I think i'll cut this one short here since i'm not feeling terribly introspective. Until next time...

11.02.2003

Song of the day: GWAR - Sex Cow

I felt a bit compelled a little bit ago whilst in the shower to post a quick entry, since it seems like it's been awhile. Alas, this past week has been pretty busy. I was in Rapid City for work for a few days, which ended up going pretty well i think... and then i went to Fargo for the Halloween weekend. All in all the experience was good; we partied and i got to see those people (other than family) that are the most important to me. Can't really knock that, can I?
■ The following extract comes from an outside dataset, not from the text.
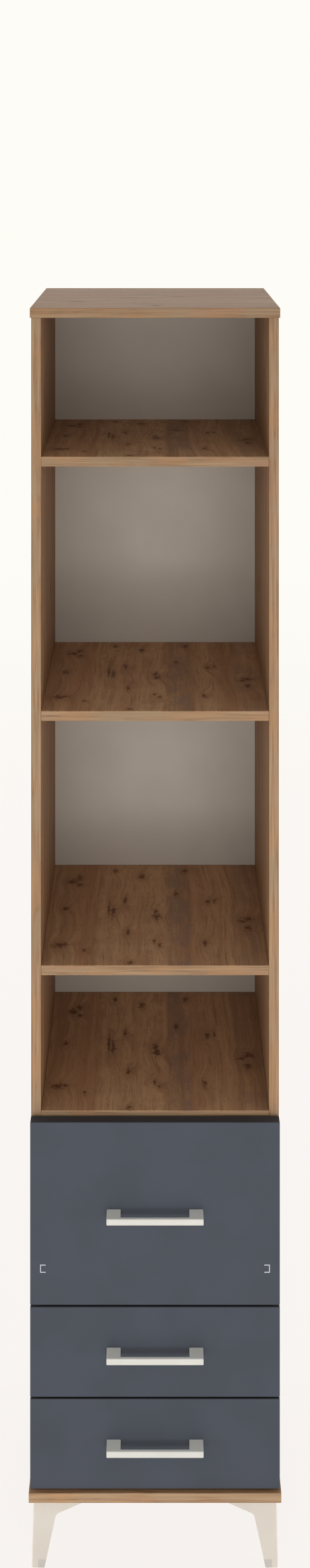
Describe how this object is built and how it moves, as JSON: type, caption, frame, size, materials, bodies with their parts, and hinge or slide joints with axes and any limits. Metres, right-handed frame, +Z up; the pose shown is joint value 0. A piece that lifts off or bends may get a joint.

It's all been a trife chaotic though, given my travels and the tension the group is experiencing right now. I could use a few relaxing days here; just a few easy nights to settle back into my simple yet cozy duplex and my normal, rather plain life.

There's a lot more i could write about, i think, but i have quite a bit of crap to do tonight yet. Take peace in the fact that nothing is new, that no new bombs have been dropped... but there's still shit i could get on the soapbox about, mostly concerning this constant nagging issue of my shitty self-esteem. It's honestly never been a big issue since i was a little dude, and it really isn't now, but since it's been the topic of some discussion over the past few weeks it comes to the surface. However, that's best left to another time. My duplex looks like a small hurricane blew through it, and, sadly, duty calls.

Have a content rest of the night, reader, and try not to brush past and ignore the tiny wonders, like a crisp winter sunset, when the better part of all chi seems so absolutely off-kilter.